- Task directions
Begin at the line that contains "RIB_RISE + 0.1]);", stop after the line that contains "shown = obj.evaluated_get(depsgraph)", and reproduce only that span, unaltered.

- Source excerpt

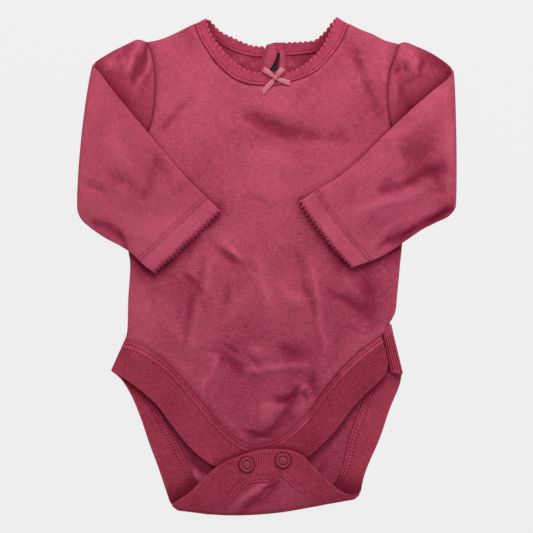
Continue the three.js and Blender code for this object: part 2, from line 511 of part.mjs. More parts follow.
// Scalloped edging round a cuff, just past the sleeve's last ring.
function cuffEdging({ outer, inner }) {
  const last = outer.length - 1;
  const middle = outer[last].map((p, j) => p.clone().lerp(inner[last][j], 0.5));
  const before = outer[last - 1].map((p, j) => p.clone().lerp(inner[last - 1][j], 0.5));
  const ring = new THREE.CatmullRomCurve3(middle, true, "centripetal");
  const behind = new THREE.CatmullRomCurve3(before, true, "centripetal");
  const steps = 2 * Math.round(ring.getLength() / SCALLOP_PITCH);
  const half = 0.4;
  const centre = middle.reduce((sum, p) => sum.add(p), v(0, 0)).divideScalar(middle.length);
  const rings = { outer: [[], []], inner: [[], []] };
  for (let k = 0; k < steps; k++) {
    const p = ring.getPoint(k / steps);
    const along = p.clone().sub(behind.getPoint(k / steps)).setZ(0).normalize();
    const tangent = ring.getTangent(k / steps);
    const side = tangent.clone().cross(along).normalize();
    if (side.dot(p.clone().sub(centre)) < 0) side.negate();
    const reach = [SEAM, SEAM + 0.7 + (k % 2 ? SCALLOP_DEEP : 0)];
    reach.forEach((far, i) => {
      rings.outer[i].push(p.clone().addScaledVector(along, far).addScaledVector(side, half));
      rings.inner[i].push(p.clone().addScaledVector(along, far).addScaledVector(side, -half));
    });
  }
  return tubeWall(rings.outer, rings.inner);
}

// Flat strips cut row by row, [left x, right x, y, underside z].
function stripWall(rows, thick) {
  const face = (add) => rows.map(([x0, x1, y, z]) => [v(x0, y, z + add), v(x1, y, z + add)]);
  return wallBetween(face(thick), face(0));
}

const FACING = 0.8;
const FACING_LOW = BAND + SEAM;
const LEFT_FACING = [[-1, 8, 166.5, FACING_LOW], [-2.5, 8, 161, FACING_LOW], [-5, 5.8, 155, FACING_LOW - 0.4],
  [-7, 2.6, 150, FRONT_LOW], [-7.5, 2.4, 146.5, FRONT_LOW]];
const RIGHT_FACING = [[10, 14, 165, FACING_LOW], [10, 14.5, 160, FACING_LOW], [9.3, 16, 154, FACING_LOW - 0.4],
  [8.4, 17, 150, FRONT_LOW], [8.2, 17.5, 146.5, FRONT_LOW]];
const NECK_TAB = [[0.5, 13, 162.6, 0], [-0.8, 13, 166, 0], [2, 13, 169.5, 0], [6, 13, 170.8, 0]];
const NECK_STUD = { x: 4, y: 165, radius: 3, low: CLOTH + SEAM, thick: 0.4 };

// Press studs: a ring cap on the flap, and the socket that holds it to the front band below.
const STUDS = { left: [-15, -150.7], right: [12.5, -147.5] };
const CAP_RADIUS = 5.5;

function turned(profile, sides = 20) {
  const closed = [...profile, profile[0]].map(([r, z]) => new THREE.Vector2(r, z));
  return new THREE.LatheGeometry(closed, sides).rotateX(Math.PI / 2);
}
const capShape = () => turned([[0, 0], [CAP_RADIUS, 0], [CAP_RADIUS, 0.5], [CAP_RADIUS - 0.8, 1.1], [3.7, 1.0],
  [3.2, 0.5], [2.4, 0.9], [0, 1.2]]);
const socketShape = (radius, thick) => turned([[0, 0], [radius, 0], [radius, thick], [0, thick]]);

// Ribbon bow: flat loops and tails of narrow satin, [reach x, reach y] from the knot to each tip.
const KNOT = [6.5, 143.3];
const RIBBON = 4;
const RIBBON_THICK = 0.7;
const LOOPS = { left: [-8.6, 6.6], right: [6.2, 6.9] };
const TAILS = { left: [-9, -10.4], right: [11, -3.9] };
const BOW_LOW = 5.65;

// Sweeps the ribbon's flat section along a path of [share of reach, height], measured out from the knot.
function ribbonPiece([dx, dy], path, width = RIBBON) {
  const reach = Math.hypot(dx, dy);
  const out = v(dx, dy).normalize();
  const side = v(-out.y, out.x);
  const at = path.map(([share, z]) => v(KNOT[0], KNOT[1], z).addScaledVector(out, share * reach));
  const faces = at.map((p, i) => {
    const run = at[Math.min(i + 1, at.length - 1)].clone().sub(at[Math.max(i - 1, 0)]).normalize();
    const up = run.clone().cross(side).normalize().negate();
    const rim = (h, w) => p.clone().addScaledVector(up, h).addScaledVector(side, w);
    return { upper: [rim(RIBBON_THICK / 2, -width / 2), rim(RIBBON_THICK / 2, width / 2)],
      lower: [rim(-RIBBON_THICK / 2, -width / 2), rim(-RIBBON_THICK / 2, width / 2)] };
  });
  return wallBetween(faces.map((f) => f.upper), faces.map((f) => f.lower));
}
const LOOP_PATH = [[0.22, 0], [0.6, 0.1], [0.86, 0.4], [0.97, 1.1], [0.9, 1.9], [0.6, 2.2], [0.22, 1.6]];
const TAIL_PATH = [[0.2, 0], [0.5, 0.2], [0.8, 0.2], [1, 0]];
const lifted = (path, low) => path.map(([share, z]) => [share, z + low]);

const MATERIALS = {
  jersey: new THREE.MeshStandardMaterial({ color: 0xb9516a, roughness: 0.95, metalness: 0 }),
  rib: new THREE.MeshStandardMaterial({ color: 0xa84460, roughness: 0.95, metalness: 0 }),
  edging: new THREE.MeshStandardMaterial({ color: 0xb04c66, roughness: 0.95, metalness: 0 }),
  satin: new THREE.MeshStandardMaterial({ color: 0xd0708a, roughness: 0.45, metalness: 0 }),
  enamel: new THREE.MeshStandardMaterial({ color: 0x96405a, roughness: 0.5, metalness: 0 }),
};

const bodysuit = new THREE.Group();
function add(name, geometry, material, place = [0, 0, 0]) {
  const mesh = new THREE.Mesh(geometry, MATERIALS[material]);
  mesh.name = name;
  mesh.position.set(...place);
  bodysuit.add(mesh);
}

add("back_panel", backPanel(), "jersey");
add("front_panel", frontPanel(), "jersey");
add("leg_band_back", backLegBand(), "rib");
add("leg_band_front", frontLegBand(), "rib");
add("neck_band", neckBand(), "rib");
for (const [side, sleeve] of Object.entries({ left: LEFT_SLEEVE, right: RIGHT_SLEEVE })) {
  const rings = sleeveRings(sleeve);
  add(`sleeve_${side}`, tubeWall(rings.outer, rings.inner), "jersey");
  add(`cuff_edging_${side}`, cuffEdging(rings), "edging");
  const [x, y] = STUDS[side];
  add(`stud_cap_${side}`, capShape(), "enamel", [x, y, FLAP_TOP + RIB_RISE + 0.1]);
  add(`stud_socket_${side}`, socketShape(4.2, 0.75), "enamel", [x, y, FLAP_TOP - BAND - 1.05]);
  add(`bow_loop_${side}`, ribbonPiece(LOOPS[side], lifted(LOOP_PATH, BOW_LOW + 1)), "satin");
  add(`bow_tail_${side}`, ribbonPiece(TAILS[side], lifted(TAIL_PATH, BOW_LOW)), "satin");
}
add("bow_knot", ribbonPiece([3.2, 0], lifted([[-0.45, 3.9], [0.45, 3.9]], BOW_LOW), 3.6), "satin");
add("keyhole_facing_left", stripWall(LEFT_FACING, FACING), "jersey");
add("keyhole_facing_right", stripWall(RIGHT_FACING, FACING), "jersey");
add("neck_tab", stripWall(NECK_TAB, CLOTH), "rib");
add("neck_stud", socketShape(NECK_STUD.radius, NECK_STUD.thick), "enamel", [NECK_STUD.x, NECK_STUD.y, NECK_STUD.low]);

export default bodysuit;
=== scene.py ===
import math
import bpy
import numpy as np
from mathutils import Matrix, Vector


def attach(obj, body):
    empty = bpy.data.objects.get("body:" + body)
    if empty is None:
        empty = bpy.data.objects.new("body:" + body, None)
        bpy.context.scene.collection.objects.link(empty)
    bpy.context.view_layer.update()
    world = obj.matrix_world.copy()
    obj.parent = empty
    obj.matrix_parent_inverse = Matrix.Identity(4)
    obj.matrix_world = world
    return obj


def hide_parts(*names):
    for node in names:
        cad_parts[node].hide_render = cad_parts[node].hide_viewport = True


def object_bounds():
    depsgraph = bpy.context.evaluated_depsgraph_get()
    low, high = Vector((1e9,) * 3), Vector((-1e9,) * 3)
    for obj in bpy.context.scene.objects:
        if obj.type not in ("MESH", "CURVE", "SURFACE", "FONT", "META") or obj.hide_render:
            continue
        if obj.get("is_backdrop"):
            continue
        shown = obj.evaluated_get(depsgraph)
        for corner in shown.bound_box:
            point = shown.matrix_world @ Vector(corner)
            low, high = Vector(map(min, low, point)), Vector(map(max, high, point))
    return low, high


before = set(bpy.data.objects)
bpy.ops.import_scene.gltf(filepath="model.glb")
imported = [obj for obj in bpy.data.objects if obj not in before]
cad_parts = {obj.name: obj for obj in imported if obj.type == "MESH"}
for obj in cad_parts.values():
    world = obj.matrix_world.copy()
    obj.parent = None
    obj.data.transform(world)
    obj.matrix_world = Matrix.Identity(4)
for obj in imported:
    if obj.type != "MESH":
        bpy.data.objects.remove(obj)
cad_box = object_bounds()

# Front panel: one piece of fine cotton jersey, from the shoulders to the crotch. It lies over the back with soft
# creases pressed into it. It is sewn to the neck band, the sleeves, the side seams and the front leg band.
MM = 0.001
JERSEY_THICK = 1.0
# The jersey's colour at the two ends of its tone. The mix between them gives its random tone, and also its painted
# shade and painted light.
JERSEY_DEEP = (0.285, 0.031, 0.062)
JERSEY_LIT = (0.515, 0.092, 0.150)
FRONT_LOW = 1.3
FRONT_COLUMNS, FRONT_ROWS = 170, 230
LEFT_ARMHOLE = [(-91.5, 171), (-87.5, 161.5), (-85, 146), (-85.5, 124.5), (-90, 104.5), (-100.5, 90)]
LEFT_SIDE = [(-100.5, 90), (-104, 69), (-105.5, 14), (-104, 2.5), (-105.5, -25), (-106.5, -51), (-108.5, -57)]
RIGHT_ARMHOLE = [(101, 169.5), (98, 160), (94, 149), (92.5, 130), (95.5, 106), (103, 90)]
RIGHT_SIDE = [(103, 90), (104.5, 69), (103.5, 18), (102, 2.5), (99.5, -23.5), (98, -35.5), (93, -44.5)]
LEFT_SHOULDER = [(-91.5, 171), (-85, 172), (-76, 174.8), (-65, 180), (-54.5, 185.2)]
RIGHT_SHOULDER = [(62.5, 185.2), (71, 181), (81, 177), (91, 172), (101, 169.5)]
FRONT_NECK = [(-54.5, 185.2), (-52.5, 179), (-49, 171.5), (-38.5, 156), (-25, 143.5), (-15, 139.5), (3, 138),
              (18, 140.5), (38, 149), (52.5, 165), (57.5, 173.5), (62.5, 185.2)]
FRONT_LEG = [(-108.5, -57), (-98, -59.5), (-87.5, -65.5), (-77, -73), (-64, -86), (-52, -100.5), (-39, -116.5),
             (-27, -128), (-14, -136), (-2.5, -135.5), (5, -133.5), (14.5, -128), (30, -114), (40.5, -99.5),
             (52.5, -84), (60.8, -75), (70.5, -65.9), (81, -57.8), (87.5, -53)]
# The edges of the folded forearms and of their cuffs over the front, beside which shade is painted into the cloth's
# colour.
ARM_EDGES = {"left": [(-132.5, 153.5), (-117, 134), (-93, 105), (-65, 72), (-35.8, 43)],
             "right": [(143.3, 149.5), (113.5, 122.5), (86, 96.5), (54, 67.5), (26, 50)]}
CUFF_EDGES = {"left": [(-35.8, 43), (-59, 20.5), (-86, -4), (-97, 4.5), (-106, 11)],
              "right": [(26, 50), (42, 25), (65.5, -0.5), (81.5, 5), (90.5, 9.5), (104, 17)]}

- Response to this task
  add(`stud_cap_${side}`, capShape(), "enamel", [x, y, FLAP_TOP + RIB_RISE + 0.1]);
  add(`stud_socket_${side}`, socketShape(4.2, 0.75), "enamel", [x, y, FLAP_TOP - BAND - 1.05]);
  add(`bow_loop_${side}`, ribbonPiece(LOOPS[side], lifted(LOOP_PATH, BOW_LOW + 1)), "satin");
  add(`bow_tail_${side}`, ribbonPiece(TAILS[side], lifted(TAIL_PATH, BOW_LOW)), "satin");
}
add("bow_knot", ribbonPiece([3.2, 0], lifted([[-0.45, 3.9], [0.45, 3.9]], BOW_LOW), 3.6), "satin");
add("keyhole_facing_left", stripWall(LEFT_FACING, FACING), "jersey");
add("keyhole_facing_right", stripWall(RIGHT_FACING, FACING), "jersey");
add("neck_tab", stripWall(NECK_TAB, CLOTH), "rib");
add("neck_stud", socketShape(NECK_STUD.radius, NECK_STUD.thick), "enamel", [NECK_STUD.x, NECK_STUD.y, NECK_STUD.low]);

export default bodysuit;
=== scene.py ===
import math
import bpy
import numpy as np
from mathutils import Matrix, Vector


def attach(obj, body):
    empty = bpy.data.objects.get("body:" + body)
    if empty is None:
        empty = bpy.data.objects.new("body:" + body, None)
        bpy.context.scene.collection.objects.link(empty)
    bpy.context.view_layer.update()
    world = obj.matrix_world.copy()
    obj.parent = empty
    obj.matrix_parent_inverse = Matrix.Identity(4)
    obj.matrix_world = world
    return obj


def hide_parts(*names):
    for node in names:
        cad_parts[node].hide_render = cad_parts[node].hide_viewport = True


def object_bounds():
    depsgraph = bpy.context.evaluated_depsgraph_get()
    low, high = Vector((1e9,) * 3), Vector((-1e9,) * 3)
    for obj in bpy.context.scene.objects:
        if obj.type not in ("MESH", "CURVE", "SURFACE", "FONT", "META") or obj.hide_render:
            continue
        if obj.get("is_backdrop"):
            continue
        shown = obj.evaluated_get(depsgraph)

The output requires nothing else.